The effect: each new command sees fresh host memory, while reads within a single command’s execution are cached for performance.

Typical use cases:

  • Invalidating a memory cache so each command sees fresh data.

  • Reconnecting a transport layer if the connection was dropped.

  • Refreshing authentication tokens for a remote target.

  • Logging or telemetry (count commands, measure latency).

Loading custom commands

Pass directories or files containing your sdb.Command subclasses via command_paths:

sdb.start(prog, command_paths=[
    "/opt/mytools/sdb_commands",
    "/home/me/debug/my_walkers.py",
])

You can also load commands after initialization:

sdb.load_external_commands("/opt/mytools/sdb_commands")
sdb.register_commands()

See Creating and loading external commands for how to write custom commands.

Manual setup (without sdb.connect() or sdb.start())

Note

For most use cases, sdb.connect(prog) is the recommended way to set up the runtime without a REPL. The manual approach below is only needed if you want to skip thread/frame initialisation or customise the setup sequence.

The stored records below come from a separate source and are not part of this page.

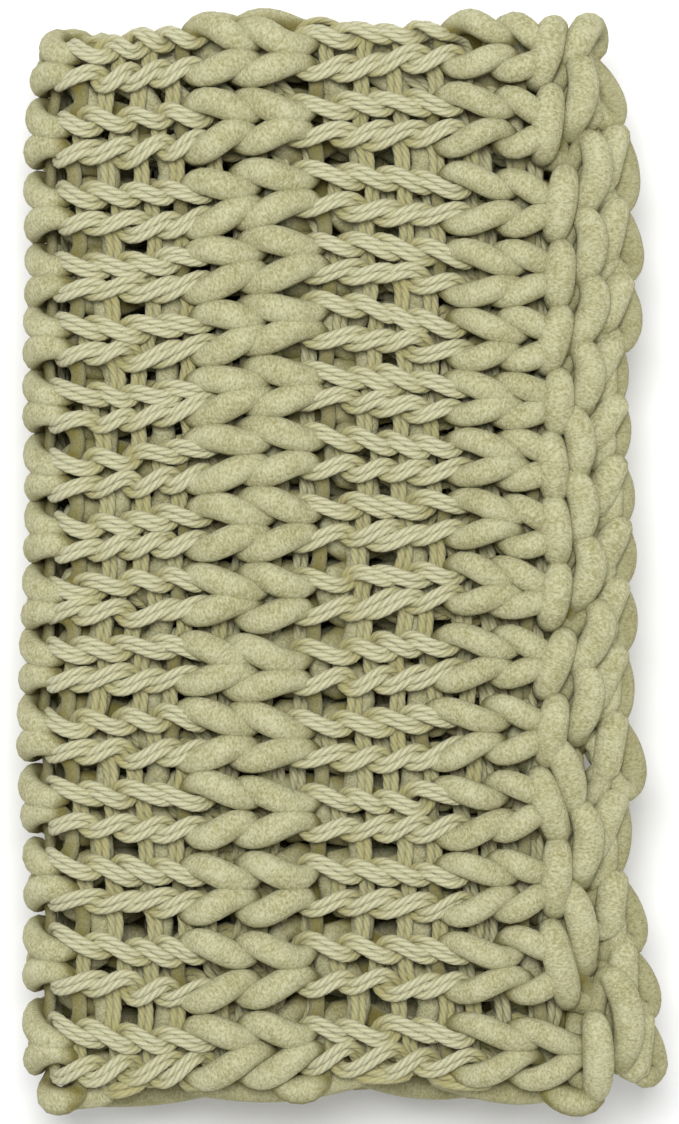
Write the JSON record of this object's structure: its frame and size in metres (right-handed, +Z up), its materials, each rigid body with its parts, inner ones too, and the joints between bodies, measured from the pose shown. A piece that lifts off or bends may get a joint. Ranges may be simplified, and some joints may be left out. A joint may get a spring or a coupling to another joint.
{
  "type": "chunky knit blanket",
  "caption": "Chunky knit throw in velvety chenille and twisted cord, folded in half and then in three, lying flat.",
  "frame": {"origin": "on the floor, under the middle of the folded throw", "axes": "+Z up, +Y towards the first fold, along the throw's longest side, +X towards the cast-on edge of the top layer"},
  "size_m": [0.457, 0.7634, 0.1595],
  "materials": {
    "knit": "matt"
  },
  "bodies": {
    "root": {"knit_blanket": "knit"}
  },
  "joints": []
}
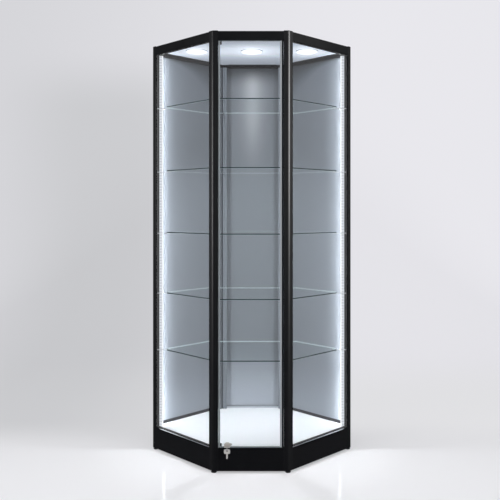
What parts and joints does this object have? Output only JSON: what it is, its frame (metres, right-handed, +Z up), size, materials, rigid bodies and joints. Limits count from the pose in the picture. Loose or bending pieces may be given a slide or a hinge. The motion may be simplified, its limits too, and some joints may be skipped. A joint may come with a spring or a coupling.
{
  "type": "corner curio cabinet",
  "caption": "Hexagonal corner display cabinet: black aluminium frame, narrow hinged glass door with lock, angled glass sides, glass shelves, white deck and LED lighting.",
  "frame": {"origin": "centre of the overall outline on the floor, under the levelling feet", "axes": "+Z up, the door faces -Y, +X to the right as seen from the front"},
  "size_m": [0.9734, 0.676, 1.98],
  "materials": {
    "black_frame": "black powder coat, satin",
    "black_sheet": "black coated sheet, 4 mm",
    "black_plastic": "matt black nylon",
    "white_board": "white laminate",
    "grey_panel": "light grey coated sheet, 4 mm",
    "clear_glass": "clear tempered glass",
    "shelf_glass": "clear tempered glass with a green edge",
    "black_rubber": "black EPDM",
    "silver_aluminium": "satin anodised",
    "bright_steel": "bright nickel plate",
    "frosted_diffuser": "frosted acrylic",
    "white_plastic": "white ABS",
    "clear_seal": "clear PVC",
    "nickel": "nickel plate",
    "key_steel": "nickel-plated steel"
  },
  "bodies": {
    "cabinet": {"front_left_post": "black_frame", "front_right_post": "black_frame", "outer_right_post": "black_frame", "rear_right_post": "black_frame", "rear_left_post": "black_frame", "outer_left_post": "black_frame", "front_top_rail": "black_frame", "front_bottom_rail": "black_frame", "front_right_top_rail": "black_frame", "front_right_bottom_rail": "black_frame", "rear_right_top_rail": "black_frame", "rear_right_bottom_rail": "black_frame", "rear_top_rail": "black_frame", "rear_bottom_rail": "black_frame", "rear_left_top_rail": "black_frame", "rear_left_bottom_rail": "black_frame", "front_left_top_rail": "black_frame", "front_left_bottom_rail": "black_frame", "post_caps": "black_plastic", "deck": "white_board", "ceiling": "white_board", "roof": "black_sheet", "front_left_glass": "clear_glass", "front_right_glass": "clear_glass", "rear_left_panel": "grey_panel", "rear_right_panel": "grey_panel", "rear_panel": "grey_panel", "glass_gaskets": "black_rubber", "deck_beads": "black_plastic", "shelf_channels": "silver_aluminium", "shelf_brackets": "bright_steel", "shelf_supports": "bright_steel", "led_housings": "black_frame", "led_diffusers": "frosted_diffuser", "lamp_bodies": "white_plastic", "lamp_rings": "bright_steel", "lamp_lenses": "frosted_diffuser", "led_driver": "white_plastic", "cable_inlet": "black_rubber", "hinge_bushes": "black_plastic", "door_stops": "black_plastic", "shelf_1": "shelf_glass", "shelf_2": "shelf_glass", "shelf_3": "shelf_glass", "shelf_4": "shelf_glass", "shelf_5": "shelf_glass"},
    "door": {"door_glass": "clear_glass", "hinge_stile": "black_frame", "door_edge_seal": "clear_seal", "lock_case": "nickel"},
    "lock_core": {"lock_barrel": "nickel"},
    "key_in_lock": {"key": "key_steel"},
    "ring": {"key_ring": "key_steel"},
    "spare": {"spare_key": "key_steel"},
    "front_left_leveller": {"front_left_foot": "black_plastic"},
    "front_right_leveller": {"front_right_foot": "black_plastic"},
    "outer_right_leveller": {"outer_right_foot": "black_plastic"},
    "rear_right_leveller": {"rear_right_foot": "black_plastic"},
    "rear_left_leveller": {"rear_left_foot": "black_plastic"},
    "outer_left_leveller": {"outer_left_foot": "black_plastic"}
  },
  "joints": [
    {"name": "door_swing", "type": "hinge", "parent": "cabinet", "child": "door", "pos_m": [0.1405, -0.29547, 1], "axis": [0, 0, 1], "range_deg": [0, 100]},
    {"name": "lock_turn", "type": "hinge", "parent": "door", "child": "lock_core", "pos_m": [-0.1055, -0.30197, 0.124], "axis": [0, 1, 0], "range_deg": [0, 90]},
    {"name": "key_withdraw", "type": "slide", "parent": "lock_core", "child": "key_in_lock", "axis": [0, -1, 0], "range_m": [0, 0.016]},
    {"name": "ring_swing", "type": "hinge", "parent": "key_in_lock", "child": "ring", "pos_m": [-0.1055, -0.32922, 0.124], "axis": [1, 0, 0], "range_deg": [-10, 10]},
    {"name": "spare_key_swing", "type": "hinge", "parent": "ring", "child": "spare", "pos_m": [-0.1055, -0.32922, 0.11072], "axis": [1, 0, 0], "range_deg": [-15, 15]},
    {"name": "front_left_foot_screw", "type": "slide", "parent": "cabinet", "child": "front_left_leveller", "axis": [0, 0, -1], "range_m": [0, 0.015]},
    {"name": "front_right_foot_screw", "type": "slide", "parent": "cabinet", "child": "front_right_leveller", "axis": [0, 0, -1], "range_m": [0, 0.015]},
    {"name": "outer_right_foot_screw", "type": "slide", "parent": "cabinet", "child": "outer_right_leveller", "axis": [0, 0, -1], "range_m": [0, 0.015]},
    {"name": "rear_right_foot_screw", "type": "slide", "parent": "cabinet", "child": "rear_right_leveller", "axis": [0, 0, -1], "range_m": [0, 0.015]},
    {"name": "rear_left_foot_screw", "type": "slide", "parent": "cabinet", "child": "rear_left_leveller", "axis": [0, 0, -1], "range_m": [0, 0.015]},
    {"name": "outer_left_foot_screw", "type": "slide", "parent": "cabinet", "child": "outer_left_leveller", "axis": [0, 0, -1], "range_m": [0, 0.015]}
  ]
}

If you need tighter control you can set up the sdb runtime manually:

import drgn
import sdb
import sdb.target as sdb_target

prog = drgn.Program()
prog.set_kernel()
prog.load_default_debug_info()

sdb_target.set_prog(prog)
sdb_target.set_thread(next(prog.threads()).object)
sdb_target.set_frame(-1)

sdb.register_commands()

# Now you can call invoke() directly
for obj in sdb.invoke([], "slabs | head 3"):
    print(obj)

Real-world example: GhostWire

GhostWire is a remote Linux kernel introspection tool that runs on an NVIDIA BlueField DPU. It reads the host machine’s physical memory over the network (using TCP or RDMA), constructs a drgn.Program from those remote reads, and then offers the user either a plain drgn REPL or a full sdb session.

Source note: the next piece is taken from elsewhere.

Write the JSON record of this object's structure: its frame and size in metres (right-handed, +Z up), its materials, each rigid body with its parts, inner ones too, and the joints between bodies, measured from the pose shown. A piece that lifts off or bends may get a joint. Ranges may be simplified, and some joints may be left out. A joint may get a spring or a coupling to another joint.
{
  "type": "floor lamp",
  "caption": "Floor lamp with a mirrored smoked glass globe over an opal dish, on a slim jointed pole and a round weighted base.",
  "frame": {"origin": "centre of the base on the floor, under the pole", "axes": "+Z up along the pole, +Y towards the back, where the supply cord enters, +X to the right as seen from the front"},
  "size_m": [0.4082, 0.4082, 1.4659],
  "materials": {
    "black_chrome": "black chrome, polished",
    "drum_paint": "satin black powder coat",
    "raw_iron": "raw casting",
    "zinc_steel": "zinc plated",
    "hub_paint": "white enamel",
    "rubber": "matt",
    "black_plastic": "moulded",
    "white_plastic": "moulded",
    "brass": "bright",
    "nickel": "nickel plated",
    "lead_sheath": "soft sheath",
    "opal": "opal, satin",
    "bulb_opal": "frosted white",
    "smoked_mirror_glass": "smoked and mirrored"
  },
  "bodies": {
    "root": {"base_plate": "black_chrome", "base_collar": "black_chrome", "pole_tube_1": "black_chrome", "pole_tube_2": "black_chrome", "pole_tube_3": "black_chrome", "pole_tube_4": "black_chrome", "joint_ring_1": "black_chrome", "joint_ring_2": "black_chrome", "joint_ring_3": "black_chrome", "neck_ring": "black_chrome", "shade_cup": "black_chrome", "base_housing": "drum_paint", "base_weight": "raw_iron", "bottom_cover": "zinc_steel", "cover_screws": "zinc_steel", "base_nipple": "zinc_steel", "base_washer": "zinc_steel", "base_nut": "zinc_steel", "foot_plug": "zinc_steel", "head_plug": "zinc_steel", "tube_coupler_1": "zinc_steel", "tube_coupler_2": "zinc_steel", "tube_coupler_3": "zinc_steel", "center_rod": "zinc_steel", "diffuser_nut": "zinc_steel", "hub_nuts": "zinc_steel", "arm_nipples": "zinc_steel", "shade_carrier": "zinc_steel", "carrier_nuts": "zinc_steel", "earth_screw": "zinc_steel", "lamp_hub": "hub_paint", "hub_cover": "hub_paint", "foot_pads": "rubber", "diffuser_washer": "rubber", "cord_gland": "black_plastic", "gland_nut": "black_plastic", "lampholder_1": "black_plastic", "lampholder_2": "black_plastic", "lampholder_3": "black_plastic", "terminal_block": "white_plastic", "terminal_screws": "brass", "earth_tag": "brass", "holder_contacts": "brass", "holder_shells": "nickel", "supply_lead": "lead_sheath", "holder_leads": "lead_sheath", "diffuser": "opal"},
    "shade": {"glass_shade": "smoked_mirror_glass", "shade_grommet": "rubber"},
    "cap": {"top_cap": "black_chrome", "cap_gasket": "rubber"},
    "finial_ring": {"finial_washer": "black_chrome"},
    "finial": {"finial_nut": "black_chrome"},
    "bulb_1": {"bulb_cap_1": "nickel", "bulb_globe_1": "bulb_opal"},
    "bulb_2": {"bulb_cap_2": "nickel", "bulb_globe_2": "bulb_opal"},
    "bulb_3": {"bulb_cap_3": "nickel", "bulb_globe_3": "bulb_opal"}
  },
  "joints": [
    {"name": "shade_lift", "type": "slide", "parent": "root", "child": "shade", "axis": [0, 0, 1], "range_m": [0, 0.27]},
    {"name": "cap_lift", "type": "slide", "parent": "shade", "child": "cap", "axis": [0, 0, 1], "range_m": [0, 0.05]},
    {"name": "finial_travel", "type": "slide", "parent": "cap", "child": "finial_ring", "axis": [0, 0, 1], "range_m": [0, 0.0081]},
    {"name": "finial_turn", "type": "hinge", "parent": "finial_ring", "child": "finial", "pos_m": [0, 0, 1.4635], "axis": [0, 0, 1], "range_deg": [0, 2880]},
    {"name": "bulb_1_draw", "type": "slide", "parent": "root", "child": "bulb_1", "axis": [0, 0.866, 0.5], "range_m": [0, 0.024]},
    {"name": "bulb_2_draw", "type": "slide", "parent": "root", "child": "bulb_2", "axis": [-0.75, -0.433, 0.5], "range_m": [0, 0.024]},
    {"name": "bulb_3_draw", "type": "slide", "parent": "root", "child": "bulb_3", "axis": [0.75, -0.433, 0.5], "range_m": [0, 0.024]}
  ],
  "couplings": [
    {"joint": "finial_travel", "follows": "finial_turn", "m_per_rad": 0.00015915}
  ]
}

The interesting part is how the remote drgn.Program is built. GhostWire’s transport layer provides a read_phys(address, size) function that fetches physical memory from the host over the network. The program construction looks roughly like this:

import drgn

# 1. Read vmcoreinfo from the host (needed for KASLR and type info)
vmcoreinfo = transport.read_phys(host.vmcoreinfo_phys, host.vmcoreinfo_size)

# 2. Create a Program with the host's platform and vmcoreinfo
prog = drgn.Program(
    platform=drgn.Platform(drgn.Architecture.X86_64),
    vmcoreinfo=vmcoreinfo,
)

# 3. Register physical memory segments backed by the network transport
read_fn = transport.make_drgn_read_fn()
for r in host.ranges:
    prog.add_memory_segment(
        address=r.start,
        size=r.end - r.start,
        read_fn=read_fn,
        physical=True,
    )

# 4. Initialize kernel page-table walking and KASLR relocation
prog.set_linux_kernel_custom(vmcoreinfo=vmcoreinfo, is_live=True)

# 5. Load debug info (vmlinux with DWARF)
prog.main_module("vmlinux", create=True).try_file("/path/to/vmlinux")

At this point prog is a fully functional drgn.Program that resolves types, walks page tables, and reads kernel memory – all transparently backed by network reads. The user doesn’t need to know or care that the data comes from a remote machine.

The sdb integration is then just a thin bridge:

import os
import sdb

def run_sdb(prog, transport):
    sdb_commands_dir = os.path.join(
        os.path.dirname(__file__), "sdb_commands"
    )
    sdb.start(
        prog,
        command_paths=[sdb_commands_dir],
        prompt="sdb[gw]> ",
        pre_cmd_hook=transport.bump_generation,
    )

Key points:

  • ``command_paths`` loads GhostWire-specific commands from a directory next to the bridge module.

  • ``pre_cmd_hook`` bumps the transport cache generation so each REPL command sees fresh host memory. GhostWire uses a generation-based page cache: reads within a single command are cached (for fast page-table walks), but the cache is invalidated between commands.

  • ``prompt`` is customized to sdb[gw]> so the user knows they are in a GhostWire sdb session.

  • sdb is an optional dependency – GhostWire imports it lazily and only when the user passes --sdb.

GhostWire also adds its own domain-specific commands. For example, a command to print the host’s firmware version:

from typing import ClassVar, Iterable, List

import drgn
import sdb


class GwFirmwareVersion(sdb.Command):
    """Print the firmware version from the kernel command line."""

    names: ClassVar[list[str]] = ["gw_firmware_version"]
    load_on: ClassVar[list[sdb.Runtime]] = [sdb.Kernel()]

    def _call(self, objs: Iterable[drgn.Object]) -> Iterable[drgn.Object]:
        cmdline = sdb.get_object("saved_command_line").string_().decode()
        for part in cmdline.split():
            if part.startswith("fw_ver="):
                print(part.split("=", 1)[1])
                break
        else:
            print("firmware version not found in command line")
        return iter(())

This demonstrates how an embedding tool can expose its own domain-specific commands through sdb’s REPL while reusing the entire sdb infrastructure – pipelines, tab completion, help, recording, and everything else come for free.